We give thanks to the Lord for the ministry of these fifteen priests and for the many graces that God shared through their ministry. In this Pro-Cathedral, we remember in particular my predecessor Cardinal Desmond Connell who rests in the vaults beneath the Church.
Homily
Very few people have so much contact with the realities of life and death as does the priest. A priest’s contact with life and death is not just about the rituals of death and burial. It is about the meaning of life and the meaning of death. Jesus Christ came to transform the meaning of life though conquering death. Through his death, Jesus opens for us a new life, a sharing in his own life.
The key to what life and death mean for us is linked with another word: judgement. Our Gospel reading reminded us that “those who did good in this life will rise again to life and those who did evil, to condemnation”.
However, if we read more closely, Jesus is also giving us also a deeper interpretation of judgement. Judgement is not something relegated to the end of our lives. The very presence of Jesus among us is judgement and the beginnings of new life. “Whoever listens to my words and believes in the one who sent me has eternal life”. The conflict between good and evil, between life and death, is permanently present in our daily lives.
The readings tell us that Jesus “is appointed supreme judge”. Why is this? What does this mean? It is because Jesus is the source of life. Those who hear his words have “eternal life without being brought judgement”. They have already passed from death to life.
Jesus is not a distant and an anonymous judge who sits in justice and impartially and dispassionately imparts a verdict on our lives after physical death. Jesus has come not to bring death, but rather to sow seeds of new life.
The ministry of the priest around life and death is a ministry that enlightens the meaning of life. “Our citizenship is already in heaven”, the first reading says. The ministry of the priest is a ministry of the saving message of Jesus Christ who wishes that we enter into the fulfilment of life with him through a passage of the good life lived here on earth. Jesus brings our humble and imperfect lives to fulfilment in the vision of God and communion with God.
The ministry of the priest is a ministry of and a witness of faith. The priest is called to witness within the dynamic and the tensions and the failings of his own life, to the fact “the body of our humiliation can be conformed to the body of [Jesus’] glory.”
In that sense, judgement is not a dreaded moment in the distant future, but a moment of hope today in the knowledge that Jesus can transform our weakness into the hope of glory. The priest is not just the depository of a message, he must be a living witness to that message and a witness to the hope that faith in Jesus brings.
Witnessing to what faith means in our lives is not a simple thing. We all now our faults and inadequacies. We all also know how we struggle with good and evil. The Christian life is about the hope and purpose to which faith can lead us. Our life matures in the hands of a God who is merciful. True human fulfilment can only come to maturity when we allow the mercy and love life of Jesus to heal us.

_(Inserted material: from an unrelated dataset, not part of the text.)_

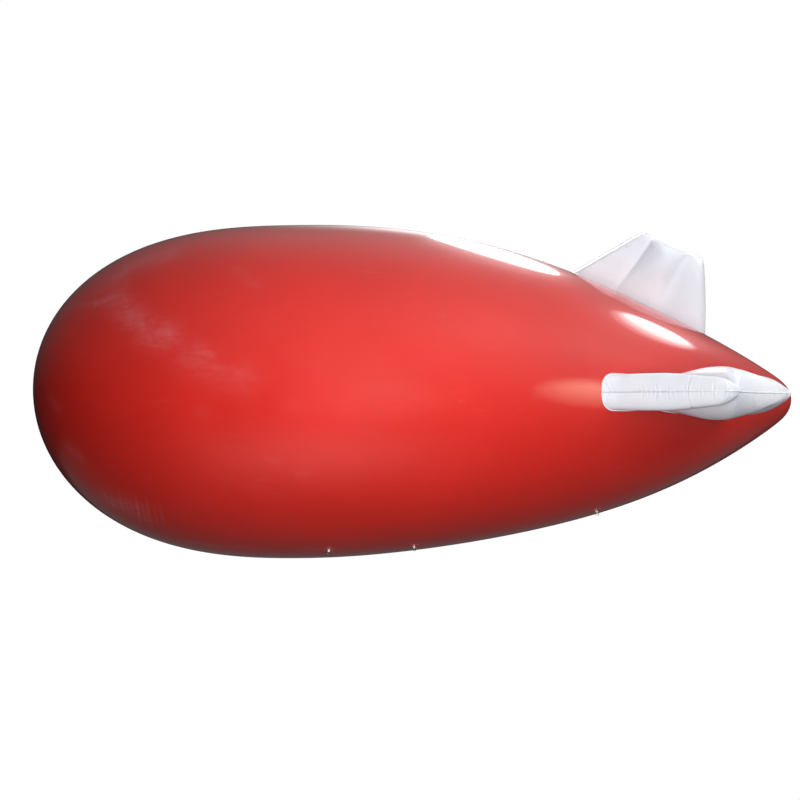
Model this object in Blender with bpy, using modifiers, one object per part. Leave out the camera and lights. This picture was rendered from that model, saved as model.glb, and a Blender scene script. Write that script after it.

We celebrate this Mass for the eternal repose of fifteen priests who ministered in this diocese either as diocesan priests or as religious. We give thanks to God for their ministry. We thank God for these priests who have followed the challenging path of authentic faith and who taken together gave over 900 hundred years of ministry.
would like this morning to say a special word of thanks to the families and friends of these priests. You have been rocks of support to these men in their ministry, especially in their illness. It is something that is said all too rarely. You know, on the other hand, what friendship with these priests has meant in many and profound ways in your own lives.
This morning we remember fifteen priests who have died over the past year. On Tuesday next, the Feast of Saint Laurence O’Toole, I will have the privilege to ordain two new priests for the diocese. Some will immediately say fifteen dead and only two new priests. Statistic and numbers are important, but they are not the entire picture.
We can speak of 78% of Irish people who registered as Catholic at the recent census. We can use the same census figures to note a significant increase in the numbers of young men and women who no longer wish to be recognised as Catholics. Faith is not about numbers. The Church is not a Church triumphant in this life. What is vital is the quality of the life of faith that dwells in our hearts.
We pray for the two men who will be ordained on Tuesday next that they will experience in their lives the joy that comes from the saving hope of Jesus Christ and that – through word and deed and prayer – they will bring that hope and joy to the world around them tomorrow.
Judgement is real. It is above all a call to allow the healing mercy of God to change our hearts and open a new vision of life where the love of God reaches out and heals. True faith leads believers in Jesus Christ to form a community where the boundless love of Jesus becomes present especially through the Eucharist, that same Eucharist that these fifteen deceased priests celebrated with conviction and love as a pledge of life eternal. May God grant them eternal peace.